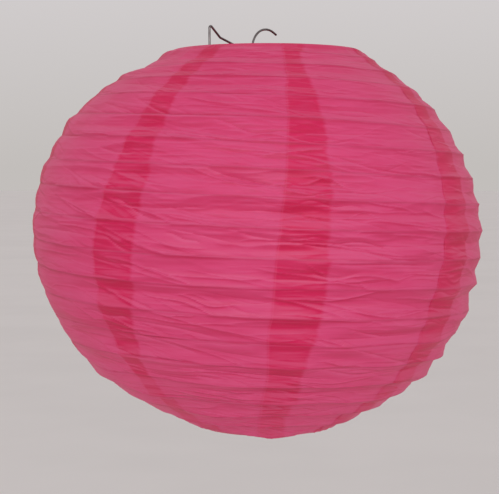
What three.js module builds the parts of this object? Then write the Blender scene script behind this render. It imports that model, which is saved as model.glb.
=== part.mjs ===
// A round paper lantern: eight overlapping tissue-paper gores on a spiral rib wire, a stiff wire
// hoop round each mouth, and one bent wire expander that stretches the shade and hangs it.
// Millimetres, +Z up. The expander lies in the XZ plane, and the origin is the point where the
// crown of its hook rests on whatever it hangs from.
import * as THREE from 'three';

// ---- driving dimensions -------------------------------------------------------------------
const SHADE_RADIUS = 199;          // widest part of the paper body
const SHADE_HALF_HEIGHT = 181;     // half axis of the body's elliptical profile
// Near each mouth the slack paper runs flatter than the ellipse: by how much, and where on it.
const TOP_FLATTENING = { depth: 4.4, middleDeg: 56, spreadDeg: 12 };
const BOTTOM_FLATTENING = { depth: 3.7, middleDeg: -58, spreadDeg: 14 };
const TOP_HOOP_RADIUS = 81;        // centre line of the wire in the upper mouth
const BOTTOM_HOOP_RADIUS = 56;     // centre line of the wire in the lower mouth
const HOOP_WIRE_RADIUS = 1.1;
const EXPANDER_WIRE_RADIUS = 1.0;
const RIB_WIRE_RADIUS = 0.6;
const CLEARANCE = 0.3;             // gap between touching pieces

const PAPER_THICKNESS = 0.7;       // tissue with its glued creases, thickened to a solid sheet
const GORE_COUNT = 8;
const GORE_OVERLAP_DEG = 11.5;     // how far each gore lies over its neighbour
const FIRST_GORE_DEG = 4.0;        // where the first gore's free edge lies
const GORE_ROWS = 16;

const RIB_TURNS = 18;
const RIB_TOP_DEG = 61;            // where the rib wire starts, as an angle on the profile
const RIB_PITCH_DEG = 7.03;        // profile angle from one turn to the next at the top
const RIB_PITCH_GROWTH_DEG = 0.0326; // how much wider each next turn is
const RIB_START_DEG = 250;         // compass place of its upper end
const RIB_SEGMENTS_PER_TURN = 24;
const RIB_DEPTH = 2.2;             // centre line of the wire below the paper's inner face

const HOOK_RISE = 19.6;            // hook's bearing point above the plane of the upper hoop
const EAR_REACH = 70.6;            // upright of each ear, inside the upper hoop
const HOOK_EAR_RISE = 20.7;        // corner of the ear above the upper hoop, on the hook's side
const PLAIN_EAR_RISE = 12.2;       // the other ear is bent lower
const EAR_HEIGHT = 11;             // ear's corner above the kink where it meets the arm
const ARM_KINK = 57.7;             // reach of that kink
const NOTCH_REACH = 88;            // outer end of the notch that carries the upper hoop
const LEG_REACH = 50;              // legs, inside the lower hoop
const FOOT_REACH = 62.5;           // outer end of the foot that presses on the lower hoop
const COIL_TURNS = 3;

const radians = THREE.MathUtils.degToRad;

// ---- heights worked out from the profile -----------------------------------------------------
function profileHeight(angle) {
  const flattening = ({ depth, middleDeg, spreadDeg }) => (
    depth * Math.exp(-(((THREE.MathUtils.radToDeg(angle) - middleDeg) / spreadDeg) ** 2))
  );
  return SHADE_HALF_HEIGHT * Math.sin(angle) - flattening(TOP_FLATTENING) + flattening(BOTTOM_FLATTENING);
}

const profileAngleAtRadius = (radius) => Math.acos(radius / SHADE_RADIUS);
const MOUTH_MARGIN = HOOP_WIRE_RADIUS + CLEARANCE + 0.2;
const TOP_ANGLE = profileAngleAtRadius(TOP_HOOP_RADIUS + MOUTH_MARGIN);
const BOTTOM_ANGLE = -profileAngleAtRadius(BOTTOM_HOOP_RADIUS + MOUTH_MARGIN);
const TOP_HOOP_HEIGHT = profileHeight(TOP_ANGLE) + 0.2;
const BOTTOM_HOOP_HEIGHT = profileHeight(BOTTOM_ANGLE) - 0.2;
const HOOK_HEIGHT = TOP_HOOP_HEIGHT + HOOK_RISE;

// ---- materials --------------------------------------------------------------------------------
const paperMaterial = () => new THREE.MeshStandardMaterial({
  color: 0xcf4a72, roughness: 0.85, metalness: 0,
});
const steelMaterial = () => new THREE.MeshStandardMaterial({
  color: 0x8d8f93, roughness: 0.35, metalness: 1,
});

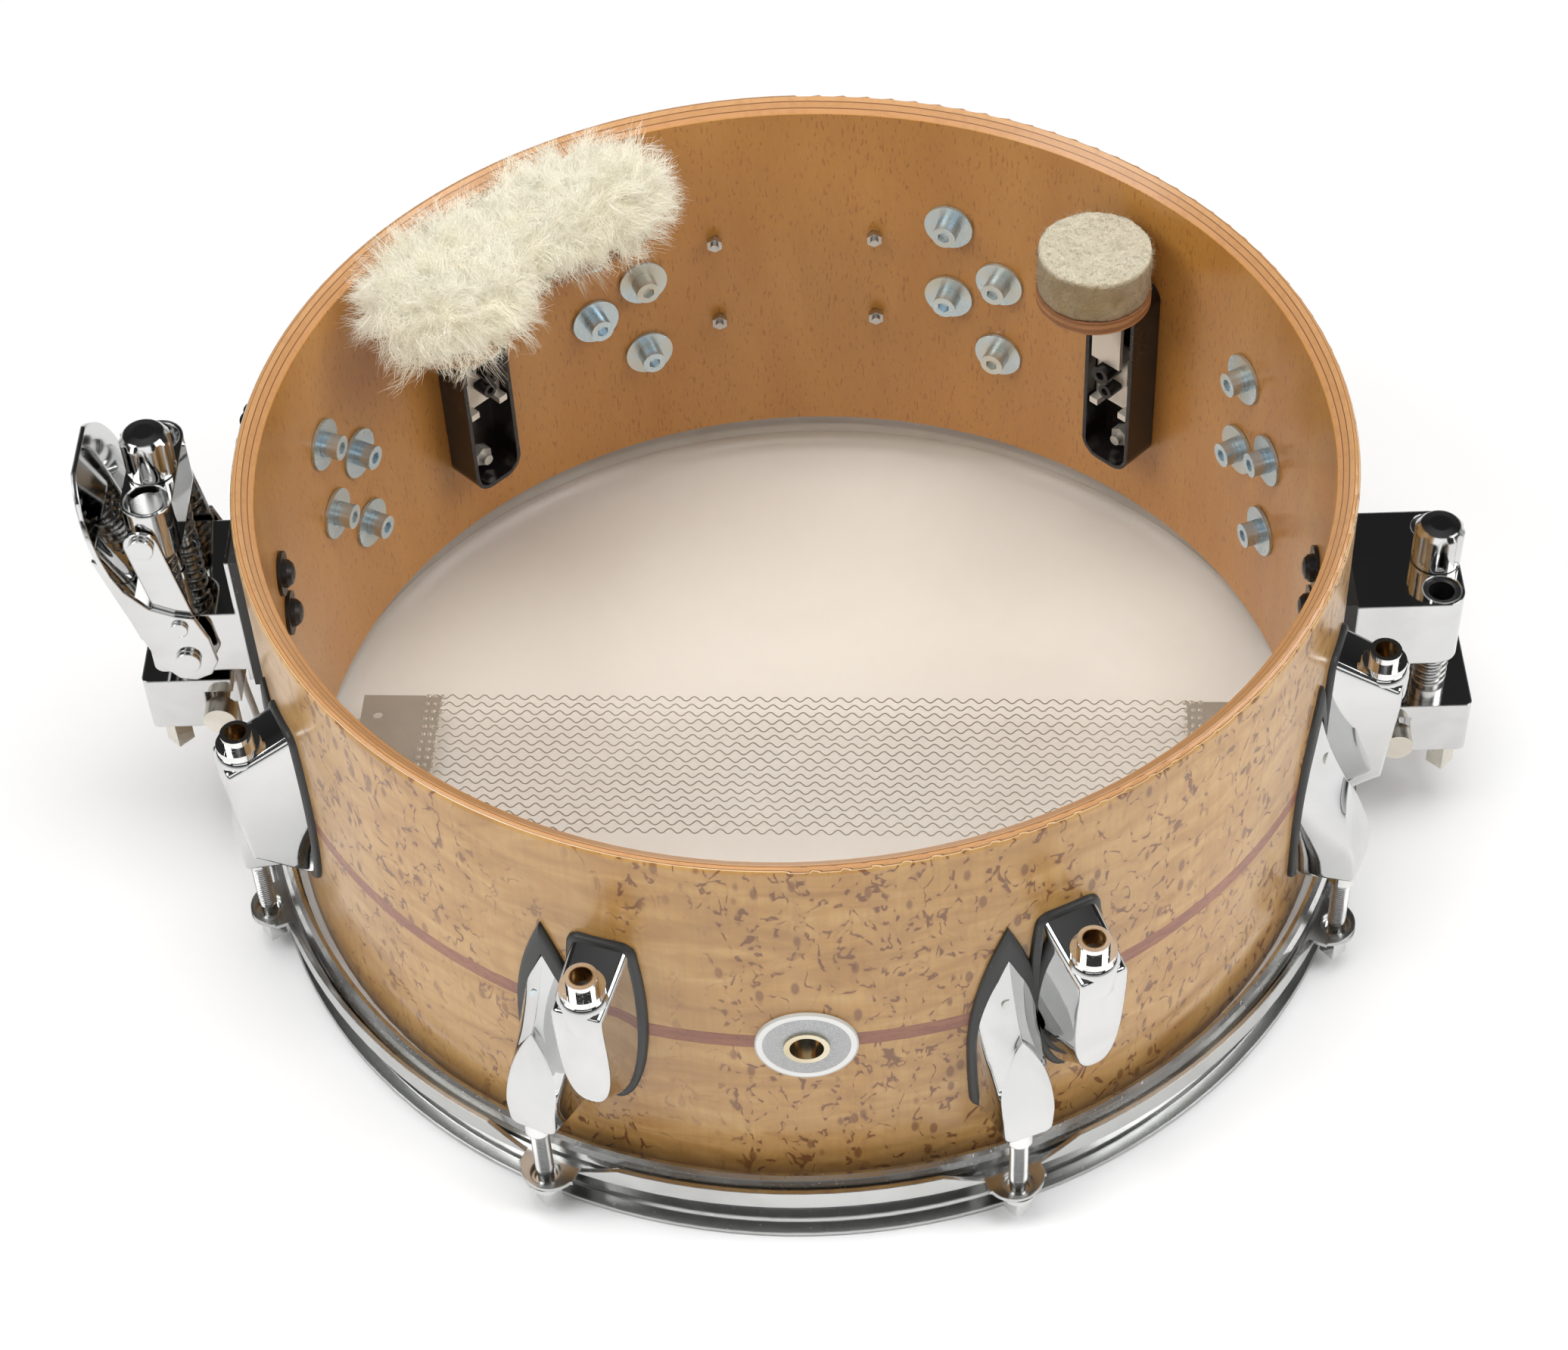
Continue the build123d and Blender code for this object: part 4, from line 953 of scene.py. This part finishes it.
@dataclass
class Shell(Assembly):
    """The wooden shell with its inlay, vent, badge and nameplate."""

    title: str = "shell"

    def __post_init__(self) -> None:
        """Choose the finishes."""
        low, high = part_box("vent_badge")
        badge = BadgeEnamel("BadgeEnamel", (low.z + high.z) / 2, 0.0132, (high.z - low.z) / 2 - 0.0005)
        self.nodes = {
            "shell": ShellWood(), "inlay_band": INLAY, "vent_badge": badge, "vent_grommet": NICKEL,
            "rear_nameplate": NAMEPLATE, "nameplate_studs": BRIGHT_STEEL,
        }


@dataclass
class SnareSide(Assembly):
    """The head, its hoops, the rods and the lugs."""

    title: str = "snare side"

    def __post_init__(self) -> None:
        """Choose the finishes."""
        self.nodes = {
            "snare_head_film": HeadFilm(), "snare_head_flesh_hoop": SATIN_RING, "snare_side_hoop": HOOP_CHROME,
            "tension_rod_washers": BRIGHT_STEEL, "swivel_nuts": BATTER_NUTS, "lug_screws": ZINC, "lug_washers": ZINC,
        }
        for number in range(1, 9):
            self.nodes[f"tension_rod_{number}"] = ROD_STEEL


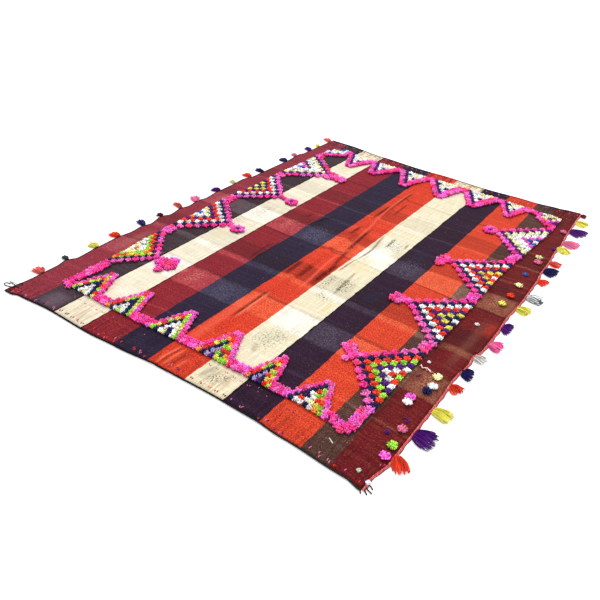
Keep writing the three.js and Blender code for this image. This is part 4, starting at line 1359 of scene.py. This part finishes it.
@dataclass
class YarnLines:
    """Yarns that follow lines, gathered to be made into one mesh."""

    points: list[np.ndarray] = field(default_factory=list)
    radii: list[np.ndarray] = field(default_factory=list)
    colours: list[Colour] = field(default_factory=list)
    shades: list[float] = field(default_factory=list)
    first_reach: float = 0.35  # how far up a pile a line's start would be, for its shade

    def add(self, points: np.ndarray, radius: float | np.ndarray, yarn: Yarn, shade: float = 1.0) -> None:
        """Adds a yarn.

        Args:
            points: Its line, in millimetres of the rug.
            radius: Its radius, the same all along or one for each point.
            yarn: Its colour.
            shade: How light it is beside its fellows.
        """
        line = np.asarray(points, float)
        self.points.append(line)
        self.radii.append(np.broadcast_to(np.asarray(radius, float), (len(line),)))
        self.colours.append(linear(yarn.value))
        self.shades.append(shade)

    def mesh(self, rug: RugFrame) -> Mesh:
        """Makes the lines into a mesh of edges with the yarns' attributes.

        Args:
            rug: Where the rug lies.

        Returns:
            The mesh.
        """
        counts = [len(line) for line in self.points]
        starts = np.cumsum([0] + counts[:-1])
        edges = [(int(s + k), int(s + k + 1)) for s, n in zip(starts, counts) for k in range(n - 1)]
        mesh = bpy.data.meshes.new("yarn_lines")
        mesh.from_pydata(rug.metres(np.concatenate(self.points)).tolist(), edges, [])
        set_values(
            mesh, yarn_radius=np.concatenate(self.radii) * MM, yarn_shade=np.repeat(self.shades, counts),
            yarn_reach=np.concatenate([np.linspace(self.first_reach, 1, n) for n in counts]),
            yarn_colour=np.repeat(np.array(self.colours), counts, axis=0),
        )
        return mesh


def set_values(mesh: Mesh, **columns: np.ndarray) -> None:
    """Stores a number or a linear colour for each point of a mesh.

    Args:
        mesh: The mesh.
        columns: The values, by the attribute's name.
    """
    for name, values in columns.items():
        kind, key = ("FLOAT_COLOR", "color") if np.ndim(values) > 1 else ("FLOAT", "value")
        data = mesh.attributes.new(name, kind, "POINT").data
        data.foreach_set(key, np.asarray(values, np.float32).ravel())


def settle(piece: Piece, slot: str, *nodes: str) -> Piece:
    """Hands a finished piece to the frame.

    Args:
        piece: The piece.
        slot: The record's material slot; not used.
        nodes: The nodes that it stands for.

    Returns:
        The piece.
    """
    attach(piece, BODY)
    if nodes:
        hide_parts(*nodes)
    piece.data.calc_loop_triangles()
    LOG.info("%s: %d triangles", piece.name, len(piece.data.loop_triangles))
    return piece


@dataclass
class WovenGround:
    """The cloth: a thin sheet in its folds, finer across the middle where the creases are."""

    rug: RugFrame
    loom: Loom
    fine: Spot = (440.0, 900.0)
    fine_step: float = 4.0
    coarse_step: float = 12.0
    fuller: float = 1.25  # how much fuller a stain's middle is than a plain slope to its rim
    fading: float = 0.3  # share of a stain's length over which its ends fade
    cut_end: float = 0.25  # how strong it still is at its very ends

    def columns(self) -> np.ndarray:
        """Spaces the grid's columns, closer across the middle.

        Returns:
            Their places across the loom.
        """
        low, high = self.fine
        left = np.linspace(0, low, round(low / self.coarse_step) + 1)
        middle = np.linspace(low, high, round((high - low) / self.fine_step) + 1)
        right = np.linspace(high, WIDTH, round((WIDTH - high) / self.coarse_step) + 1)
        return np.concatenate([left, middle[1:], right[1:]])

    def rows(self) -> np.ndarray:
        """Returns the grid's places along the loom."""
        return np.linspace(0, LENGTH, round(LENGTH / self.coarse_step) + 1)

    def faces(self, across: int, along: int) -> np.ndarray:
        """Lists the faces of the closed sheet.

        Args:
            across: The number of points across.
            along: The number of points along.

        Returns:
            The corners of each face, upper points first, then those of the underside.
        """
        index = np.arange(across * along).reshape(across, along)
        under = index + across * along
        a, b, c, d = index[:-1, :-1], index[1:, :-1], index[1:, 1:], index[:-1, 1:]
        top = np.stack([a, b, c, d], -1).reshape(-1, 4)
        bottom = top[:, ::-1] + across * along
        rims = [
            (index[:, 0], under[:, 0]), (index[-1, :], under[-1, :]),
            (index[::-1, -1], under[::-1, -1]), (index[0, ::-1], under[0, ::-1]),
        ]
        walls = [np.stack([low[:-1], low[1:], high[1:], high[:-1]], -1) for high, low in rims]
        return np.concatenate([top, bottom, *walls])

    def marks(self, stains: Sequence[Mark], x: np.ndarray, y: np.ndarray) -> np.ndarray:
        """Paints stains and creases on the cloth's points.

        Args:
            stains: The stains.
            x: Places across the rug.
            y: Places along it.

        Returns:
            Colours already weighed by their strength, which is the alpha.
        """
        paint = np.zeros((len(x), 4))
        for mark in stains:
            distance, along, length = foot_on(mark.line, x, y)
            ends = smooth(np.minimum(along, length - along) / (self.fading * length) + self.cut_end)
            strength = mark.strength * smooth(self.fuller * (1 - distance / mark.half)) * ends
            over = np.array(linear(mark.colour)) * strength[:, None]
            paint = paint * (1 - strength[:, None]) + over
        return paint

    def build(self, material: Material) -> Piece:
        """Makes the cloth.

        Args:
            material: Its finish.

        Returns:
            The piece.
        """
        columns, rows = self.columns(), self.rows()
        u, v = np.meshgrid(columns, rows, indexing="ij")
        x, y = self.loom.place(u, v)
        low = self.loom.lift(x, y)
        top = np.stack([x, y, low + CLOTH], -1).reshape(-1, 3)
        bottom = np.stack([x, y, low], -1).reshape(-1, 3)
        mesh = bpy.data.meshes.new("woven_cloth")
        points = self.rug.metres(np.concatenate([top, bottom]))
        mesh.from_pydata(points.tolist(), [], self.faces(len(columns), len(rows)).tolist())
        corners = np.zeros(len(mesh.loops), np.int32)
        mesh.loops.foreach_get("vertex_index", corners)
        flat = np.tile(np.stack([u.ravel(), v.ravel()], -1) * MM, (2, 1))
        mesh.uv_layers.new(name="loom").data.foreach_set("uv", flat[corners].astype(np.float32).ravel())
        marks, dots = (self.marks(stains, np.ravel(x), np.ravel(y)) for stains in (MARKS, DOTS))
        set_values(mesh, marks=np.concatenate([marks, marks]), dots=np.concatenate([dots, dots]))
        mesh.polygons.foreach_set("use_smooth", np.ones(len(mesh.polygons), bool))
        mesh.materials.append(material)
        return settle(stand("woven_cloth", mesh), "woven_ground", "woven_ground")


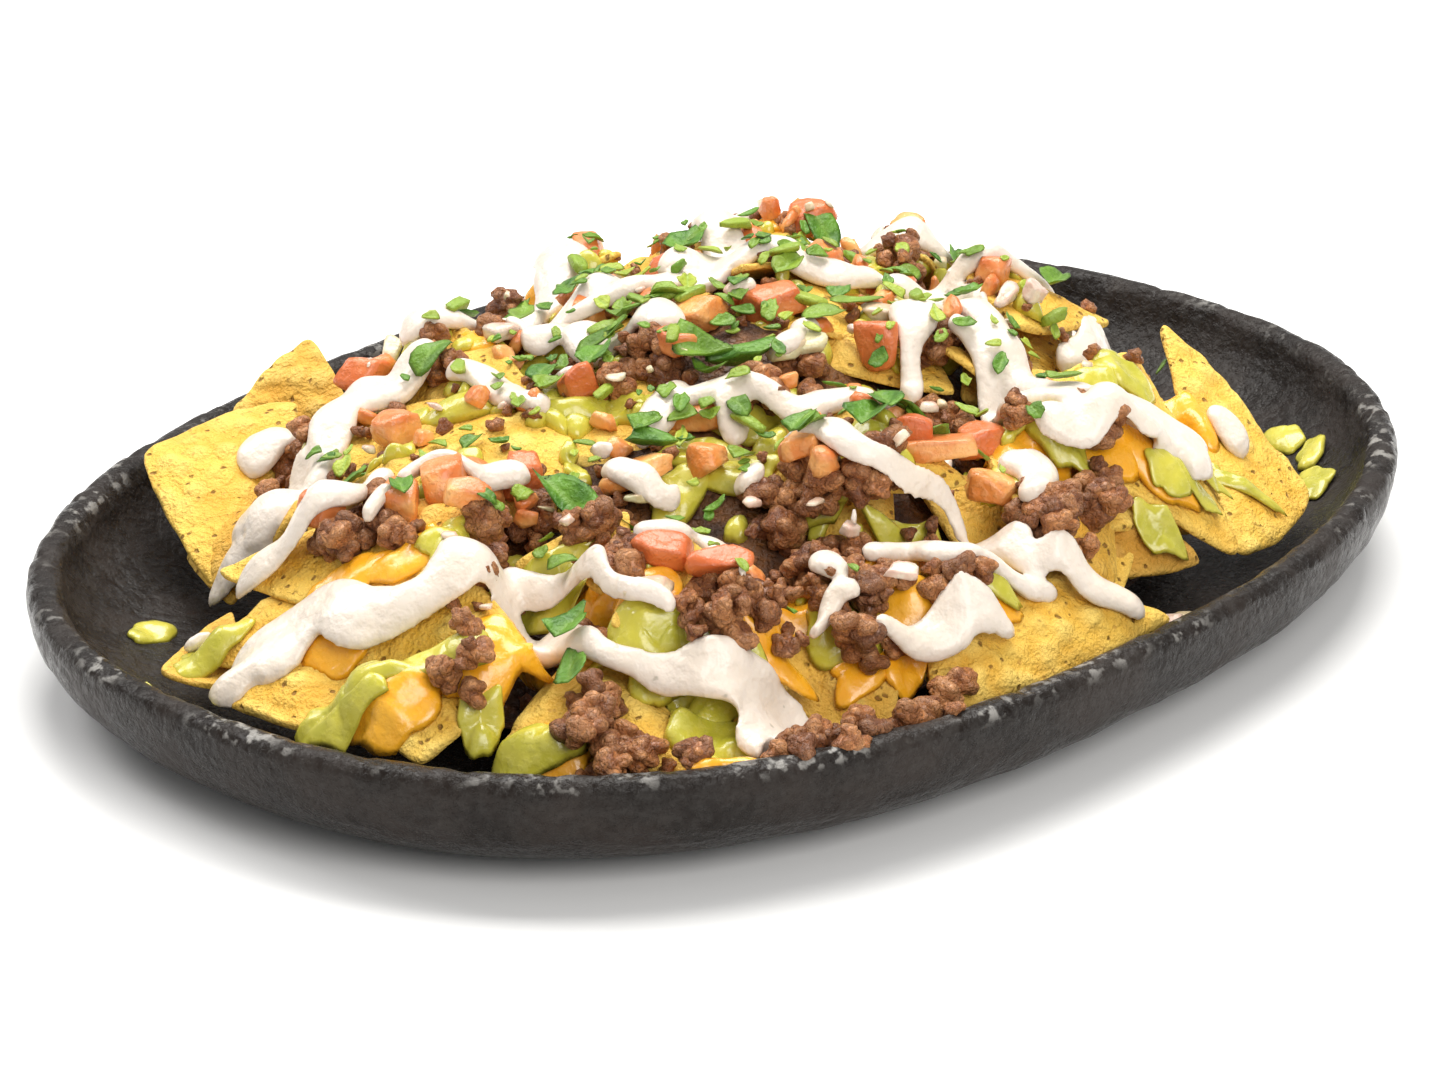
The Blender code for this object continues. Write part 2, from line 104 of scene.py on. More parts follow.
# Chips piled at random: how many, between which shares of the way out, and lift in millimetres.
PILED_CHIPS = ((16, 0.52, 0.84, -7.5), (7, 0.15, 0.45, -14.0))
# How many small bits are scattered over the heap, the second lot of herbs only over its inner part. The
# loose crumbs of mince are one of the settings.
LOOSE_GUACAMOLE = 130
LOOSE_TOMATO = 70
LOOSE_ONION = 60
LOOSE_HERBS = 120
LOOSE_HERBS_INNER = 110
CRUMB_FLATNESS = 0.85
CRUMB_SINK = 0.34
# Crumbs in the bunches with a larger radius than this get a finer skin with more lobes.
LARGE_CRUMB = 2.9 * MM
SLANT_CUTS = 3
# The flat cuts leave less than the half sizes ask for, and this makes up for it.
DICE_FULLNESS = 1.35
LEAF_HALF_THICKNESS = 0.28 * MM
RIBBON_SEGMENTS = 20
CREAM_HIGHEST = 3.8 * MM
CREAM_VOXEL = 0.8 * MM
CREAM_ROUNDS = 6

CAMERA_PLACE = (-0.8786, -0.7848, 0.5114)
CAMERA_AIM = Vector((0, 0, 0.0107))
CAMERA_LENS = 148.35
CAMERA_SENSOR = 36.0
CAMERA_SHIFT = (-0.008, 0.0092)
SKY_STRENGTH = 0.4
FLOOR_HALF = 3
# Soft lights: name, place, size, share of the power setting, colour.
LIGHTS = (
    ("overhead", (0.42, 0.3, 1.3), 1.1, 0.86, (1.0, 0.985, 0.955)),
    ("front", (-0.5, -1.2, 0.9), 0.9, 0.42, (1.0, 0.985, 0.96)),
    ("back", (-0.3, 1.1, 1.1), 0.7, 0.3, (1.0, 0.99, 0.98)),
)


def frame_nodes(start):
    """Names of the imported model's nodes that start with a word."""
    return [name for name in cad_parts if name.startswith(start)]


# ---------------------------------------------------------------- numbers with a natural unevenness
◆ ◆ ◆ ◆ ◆
Written problem — Quote exactly the lines running from the start of the listing above through the line where "import * as THREE from 'three';" is found, and output no other lines.

Response below —
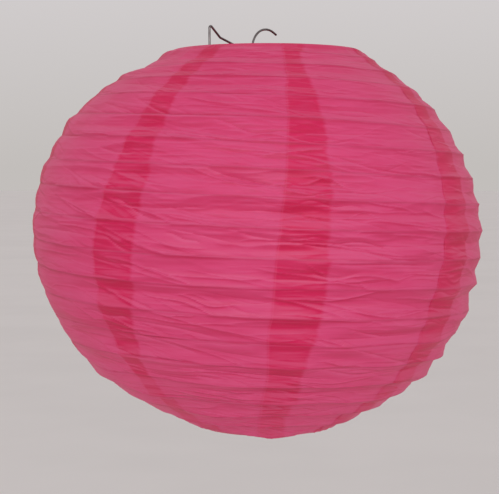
What three.js module builds the parts of this object? Then write the Blender scene script behind this render. It imports that model, which is saved as model.glb.
=== part.mjs ===
// A round paper lantern: eight overlapping tissue-paper gores on a spiral rib wire, a stiff wire
// hoop round each mouth, and one bent wire expander that stretches the shade and hangs it.
// Millimetres, +Z up. The expander lies in the XZ plane, and the origin is the point where the
// crown of its hook rests on whatever it hangs from.
import * as THREE from 'three';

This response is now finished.